Aquí no ha pasado nada

En la película “Matar a un Hombre” (2014), Alejandro Fernández Almendras nos hizo sentir la dolorosa  frustración e impotencia de su personaje principal: un sujeto introvertido acosado por una tropa de matones en algún barrio de los extra muros de alguna fría ciudad del sur de Chile, este hombre incapaz de hacerles frente, recurre a medidas extremas. Hay una contradictoria  similitud en la  impotencia frente a la situación del personaje protagonista de “Aquí no ha pasado nada” (2016), pero este es un caso donde el “héroe” por su naturaleza psicológica y etnográfica, difícilmente va a poder hacer algo al respecto.

Vicente (Agustín Silva) estudia en los EEUU y es  hijo de una familia chilena adinerada,  pasa sus días de vacaciones  en una casa de veraneo en Zapallar, asistiendo a fiestas, bebiendo y teniendo sexo inútil y ocasional con hastiadas  niñas de su clase o más bien de su etnia social, divide su tiempo entre holgazanear y dormir feroces resacas. Un tipo sin norte y sin brújula, el joven típico  que aun  no sabe, ni pretende saber qué hacer con su vida. Hasta que una noche de carrete desbordado  termina  en un trágico accidente fatal y el frágil equilibrio del despreocupado y leve pasar de Vicente se pone de patas arriba cuando sus azarosas y nuevas amistades de esa noche  lo arrojan  literalmente  a los leones.

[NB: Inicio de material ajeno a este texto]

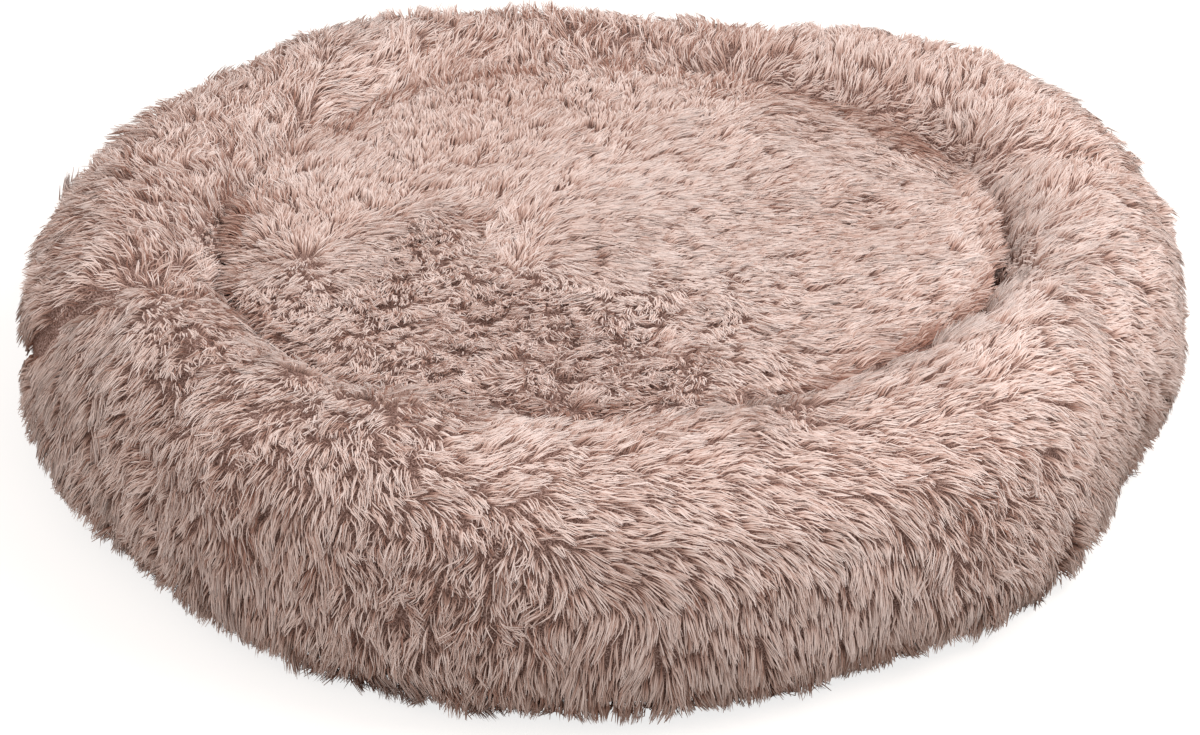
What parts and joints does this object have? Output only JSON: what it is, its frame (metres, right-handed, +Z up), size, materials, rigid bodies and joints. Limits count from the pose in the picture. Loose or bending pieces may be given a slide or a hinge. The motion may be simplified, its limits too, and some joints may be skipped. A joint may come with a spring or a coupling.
{
  "type": "round pet bed",
  "caption": "Round plush pet bed: fur rim round a domed fur seat, stuffed liner inside, zip with slider and pull underneath.",
  "frame": {"origin": "middle of the bed's outline, on the floor plane", "axes": "+Z up; front of the bed towards -Y; +X to the right seen from the front, along the zip towards its closed end"},
  "size_m": [0.9058, 0.9052, 0.1893],
  "materials": {
    "faux_fur": "long pile faux fur, dusty pink taupe",
    "base_fabric": "coated woven base fabric with small anti-slip dots",
    "liner_fabric": "thin white non-woven",
    "filling": "loose polyester fibre",
    "zip_tape": "woven tape",
    "zip_coil": "nylon coil",
    "zip_metal": "nickel-plated zinc"
  },
  "bodies": {
    "cover": {"rim_fur_panel_front": "faux_fur", "rim_fur_panel_rear": "faux_fur", "seat_fur_panel": "faux_fur", "base_panel_front": "base_fabric", "base_panel_rear": "base_fabric", "base_binding": "base_fabric", "liner_rim_top": "liner_fabric", "liner_chamber_wall": "liner_fabric", "liner_seat_top": "liner_fabric", "liner_base": "liner_fabric", "rim_filling": "filling", "seat_filling": "filling", "zip_tape_front": "zip_tape", "zip_tape_rear": "zip_tape", "zip_coil_front": "zip_coil", "zip_coil_rear": "zip_coil", "zip_top_stop_front": "zip_metal", "zip_top_stop_rear": "zip_metal", "zip_bottom_stop": "zip_metal"},
    "slider": {"zip_slider": "zip_metal"},
    "pull": {"zip_pull": "zip_metal"}
  },
  "joints": [
    {"name": "zip_travel", "type": "slide", "parent": "cover", "child": "slider", "axis": [-1, 0, 0], "range_m": [0, 0.478], "deforming": ["zip_coil_front", "zip_coil_rear"]},
    {"name": "pull_swing", "type": "hinge", "parent": "slider", "child": "pull", "pos_m": [0.2411, 0.01007, 0.00225], "axis": [0, -1, 0], "range_deg": [0, 175]}
  ]
}
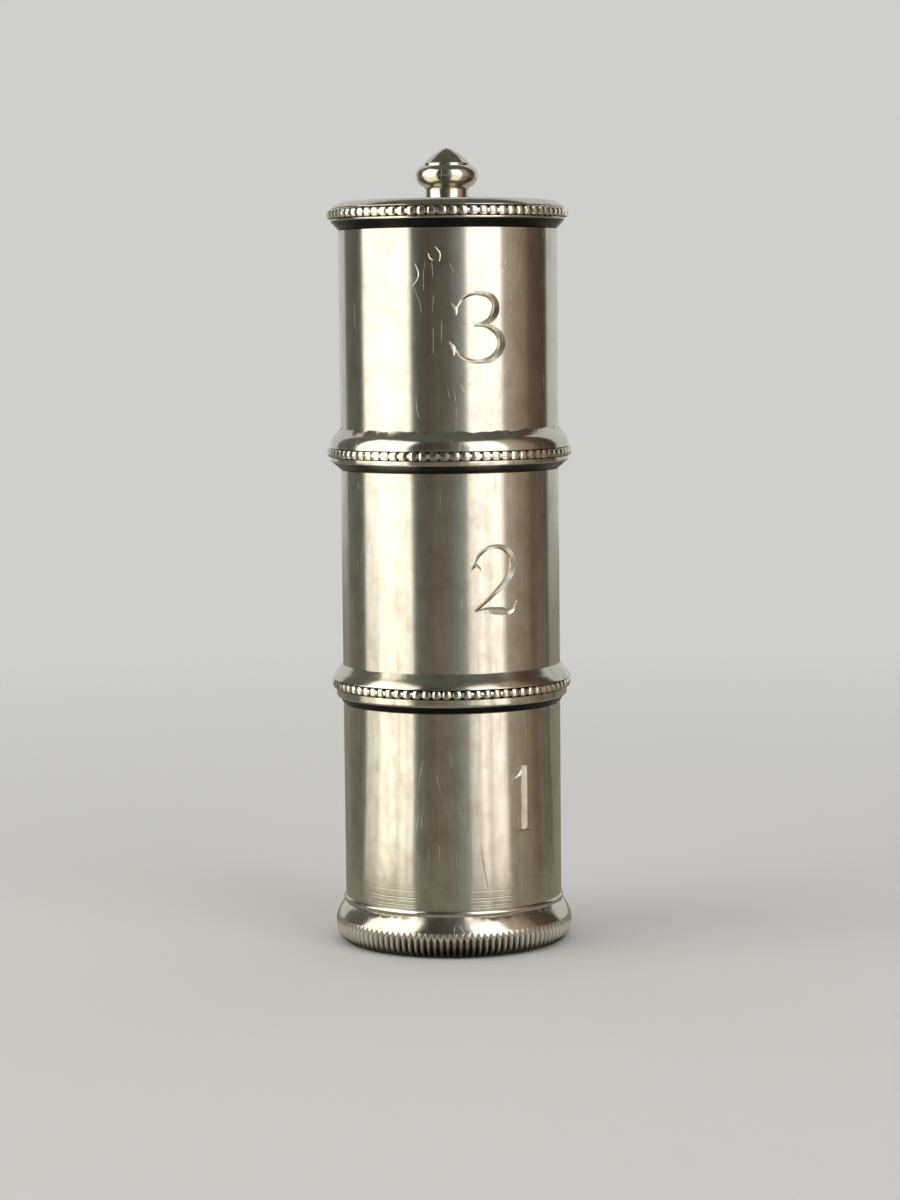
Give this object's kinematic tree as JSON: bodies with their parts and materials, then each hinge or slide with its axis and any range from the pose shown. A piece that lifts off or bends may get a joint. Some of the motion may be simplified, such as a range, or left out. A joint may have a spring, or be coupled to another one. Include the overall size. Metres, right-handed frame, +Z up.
{
  "type": "stacking screw-together container set",
  "caption": "Tall stack of small round screw-together containers with beaded rims, a knobbed lid and a reeded foot, each tier with an engraved numeral.",
  "frame": {"origin": "centre of the face the foot rests on", "axes": "+Z up along the common axis of the tubes, towards the knob; the engraved numerals face -Y"},
  "size_m": [0.0248, 0.0248, 0.08],
  "materials": {
    "outer_metal": "polished nickel silver, worn, fine lathe lines and scratches",
    "beaded_wire": "polished nickel silver beaded wire, dark tarnish in its recesses",
    "inner_metal": "turned nickel silver, dull and lightly tarnished",
    "seal": "matt black sealing ring"
  },
  "bodies": {
    "bottom_tier": {"bottom_tube": "outer_metal", "bottom_neck": "inner_metal", "bottom_floor": "inner_metal", "foot_ring": "outer_metal", "foot_lip_wire": "beaded_wire"},
    "middle_seal_ring": {"middle_seal": "seal"},
    "middle_tier": {"middle_tube": "outer_metal", "middle_neck": "inner_metal", "middle_floor": "inner_metal", "middle_socket": "inner_metal", "middle_base_moulding": "outer_metal", "middle_beaded_wire": "beaded_wire"},
    "top_seal_ring": {"top_seal": "seal"},
    "top_tier": {"top_tube": "outer_metal", "top_neck": "inner_metal", "top_floor": "inner_metal", "top_socket": "inner_metal", "top_base_moulding": "outer_metal", "top_beaded_wire": "beaded_wire"},
    "lid_seal_ring": {"lid_seal": "seal"},
    "lid": {"lid_plate": "outer_metal", "lid_rim_moulding": "outer_metal", "lid_beaded_wire": "beaded_wire", "lid_threaded_socket": "inner_metal", "lid_knob": "outer_metal", "lid_knob_rivet": "outer_metal"}
  },
  "joints": [
    {"name": "middle_rise", "type": "slide", "parent": "bottom_tier", "child": "middle_seal_ring", "axis": [0, 0, 1], "range_m": [0, 0.0021]},
    {"name": "middle_turn", "type": "hinge", "parent": "middle_seal_ring", "child": "middle_tier", "pos_m": [0, 0, 0.0244], "axis": [0, 0, 1], "range_deg": [0, 900]},
    {"name": "top_rise", "type": "slide", "parent": "middle_tier", "child": "top_seal_ring", "axis": [0, 0, 1], "range_m": [0, 0.0021]},
    {"name": "top_turn", "type": "hinge", "parent": "top_seal_ring", "child": "top_tier", "pos_m": [0, 0, 0.048], "axis": [0, 0, 1], "range_deg": [0, 900]},
    {"name": "lid_rise", "type": "slide", "parent": "top_tier", "child": "lid_seal_ring", "axis": [0, 0, 1], "range_m": [0, 0.0021]},
    {"name": "lid_turn", "type": "hinge", "parent": "lid_seal_ring", "child": "lid", "pos_m": [0, 0, 0.0719], "axis": [0, 0, 1], "range_deg": [0, 900]}
  ],
  "couplings": [
    {"joint": "middle_rise", "follows": "middle_turn", "m_per_rad": 0.00012732},
    {"joint": "top_rise", "follows": "top_turn", "m_per_rad": 0.00012732},
    {"joint": "lid_rise", "follows": "lid_turn", "m_per_rad": 0.00012732}
  ]
}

La cinta está inspirada en un caso real que impactó e indignó a Chile en el 2014. Y esta indignación por parte del director es palpable en la totalidad; indignación cinematográfica y  quirúrgica  frente a las injusticias, frente a la fuerte influencia del dinero de la etnia social alta, capaz de  mover montañas y que no hace más que remarcar una y mil veces la desigualdad social que existe a todo nivel, ya no sólo en Chile, no solo en Latinoamérica, sino en cada rincón de este planeta que se nos cae a pedazos día a día

Vicente bien podría ser la perfecta  víctima protagonista  en este escenario planteado, pero es justamente su natural inactividad su carencia  de reacción la insoportable levedad de su ser  lo que lo impide. “Un chiquillo bueno que toma malas decisiones”, es el  rotulo que  en repetidas ocasiones utilizó majaderamente  Carlos Larraín en los medios, en referencia al actuar de  su hijo en el caso real que inspira este filme.

Nos enfrenta esta película a un quirúrgico  retrato viviente de aquella “juventud perdida” pero  que tiene su futuro resuelto, jóvenes que deambulan por la vida sin propósito y cuyas malas decisiones causan más de un dolor de cabeza a su entorno familiar, pero en la invisible vereda de enfrente, causan tragedias silentes y eternas como daño colateral.

Un "inocente” que tal vez nunca en su vida llegará a comprender del todo la compleja y delicada situación en la que se encuentra. Al final, por más noble que sean sus intenciones, Vicente no tiene más que claudicar frente a la elite de “poderosos” que bien pueden arruinarle su asegurada vida, como se encarga de aclararle, en un gran y brillante monólogo, el abogado de la familia oligárquica contraria interpretado por Luis Gnecco, a quien le bastan cinco minutos para definir  la película.

Estamos frente a un descarnado  retrato sobre que es la justicia. “¿Cuál es la verdad?...tu verdad no es la verdad...la verdad es lo que jurídicamente puedes demostrar como tal” dice Alejandro Goic a Vicente, interpretando al tío abogado defensor que escudriña en las rendijas de lo legalmente posible e  imposible, una fotografía  sobre una juventud perteneciente a una etnia oligárquica privilegiada.

“Aquí no ha pasado nada” no es una película de denuncia social, es una notable y desgarradora  radiografía etnográfica sobre nuestra odiada y amada clase alta chilensis, es un golpe de cámara hacia su juventud  privilegiada, un zoom  certero sobre una sociedad actual, donde la justicia que aquí se ficciona y se retrata, es superada por una detestable y nauseabunda realidad.